Do you know why board shorts are so often so long? Because when you sit vertically on your board to look at waves, you want shorts that fully cover your thighs and protect them from the sun.
These serve double duty as my swimsuit and workout shorts. The material is a bit heavier than you'd like to run in, but the pocket is well placed on the upper thigh to stash a phone connected to headphones in. These have taken a serious beating over the year. They may not get worn everyday but the see the most vigorous use and most frequent washing. So far, they still look brand-new.
This is an Asics running singlet. Its cut pretty slim, which I like. It took me a while to find it but I was pretty insistent on trying to avoid bringing any cotton on the trip. I use it for working out and everyday wear and it can go under my Mizzen Main or Icebreaker long sleeve if occasion demands.
Jess and I both have Torrentshell. It's the cheapest, lightest and most packable rain jacket we could find. It's also a vital part of our layering in colder environments like South Africa in the fall or at altitude on the Inca Trail. I chose bright yellow so I can look even more like a gringo at every possible moment.
I hate baseball hats. This one is a little better because its from the summer camp I attended for fifteen years. I do think a hat is super important for a trip like this. We are outside way to often looking at stuff to not protect my face and reduce glare while I see the sights.
Now if someone would just invent a non-stupid looking hat that has a brim all the way around that I can stuff in the bottom of my bag… (And yes, bucket hats look stupid)
What is a kikoy? It’s a towel, a scarf, a pillow, a blanket, an ace bandage, a laundry bag, a wrap and anything else you can figure out to do with it. It’s probably the single most useful thing in my pack and I’ve had one on every single trip I’ve taken for the last five years.
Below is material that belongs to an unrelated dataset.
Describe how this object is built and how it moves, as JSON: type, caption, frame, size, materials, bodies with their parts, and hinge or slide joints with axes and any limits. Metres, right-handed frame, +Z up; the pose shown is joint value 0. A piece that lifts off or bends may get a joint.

Mine is from Lamu, a traditional Muslim community in north eastern Kenya.
The difference between this and a sarong is in the quality of the fabric. These are woven which means its beautiful to look at as well as being softer and more absorbent. If you are thinking of bringing one, try it out as a scarf and a wrap as well. The more you like using it for, the more useful it will be.
Darn Tough has lived up to their reputation. I’ve rotated between three pairs of these merino wool ankle socks for months and they look and feel as good as when I bought them. In fact, they feel better as they were uncomfortably warm the first few times I wore them.
They are wearable even in hot environments, but if you are heat sensitive, have overly sweaty feet or just know you’ll be in a hot environment for the length of your trip, you should consider Darn Tough’s ultra-light merinos.
As I’ve said before, in my experience, merino pretty much lives up to the will-never-smell hype. The only complaint with these thicker mid-weight socks is that on occasion they will fail to dry overnight. Of course, you can still wear them damp.
Seiko watches look good, last a long time and are reasonably priced. I prefer the analog face as it feels appropriate in more situations to me. I find I use the chronograph’s stopwatch a surprising amount for timing workouts to seeing how long the trip from the airport is taking. Mine is waterproof and I invested in a high quality 100% pure silicon band before leaving. Cheap silicon rubs your skin, cracks over time and looks cheap. The real stuff will never smell, looks good and will really last. Worth the extra money in my opinion.
If you haven’t seen one before, a buff is just a tube of elastic fabric that can be used as a variety of neck and head coverings. It works as a hat, a headband, a face mask. It can keep sun off your neck or protect your hand or be soaked in water to cool you down. It’s light, easy to care for and can replace and bandanas you carry with you for random use. I won’t travel without one. This current one is from Gravity assisted biking in Bolivia, the outfitter we used for Death’s Road.
This is a standard webbing belt. It looks a bit techy but is super light and goes with all my outfits. Both of them. The buckle is light enough to go through airport security most of the time without removal. Given how much my weight has fluctuated over the course of the trip, a very adjustable belt (and pants and shorts with belt loops) has been very necessary.
These are Warby Parker glasses and some random case I bought in a drug store cause it was slim. I like my Warby Parkers but don’t think the lenses age as well as pricier glasses. They seem to smear and streak more often now. If you wear glasses, I recommend getting a brightly colored case: easier to find, harder to forget.
Choosing these sandals was a Sisyphian ordeal. If you have an extra 45 minutes you can watch my thought process on Youtube. So far, I’m happy with my choice. These do weigh a lot and they can be a pain to pack, but I’ve worn them rafting in the Sacred Valley in Peru and swimming in the rocky harbor of Cinque Terre in Italy and they’ve always been comfortable, stable and stylish. (Stylish might be going a bit far.)
I was anxious about my shoes. So much of what we do on a daily basis means being comfortable on our feet. Staying on the road for months at a time means something, durable, comfortable and stylish. Well, two out of three ain’t bad.
I don’t love the look of these shoes, particularly in more formal situations. They also are essentially a giant sign around your neck painted: “AMERICAN,” but you can’t have it all.
With the Gore Tex version of these, what I did get was incredibly durable and comfortable shoes that worked hiking the Inca Trail, climbing dunes at Soussusvlei and working in a kitchen in Tuscany. They are decently waterproof, reasonably breathable and not in total shambles despite all the abuse they endure.
When I wear shoes, I’m wearing these. And that’s working pretty well. Thanks Merrell.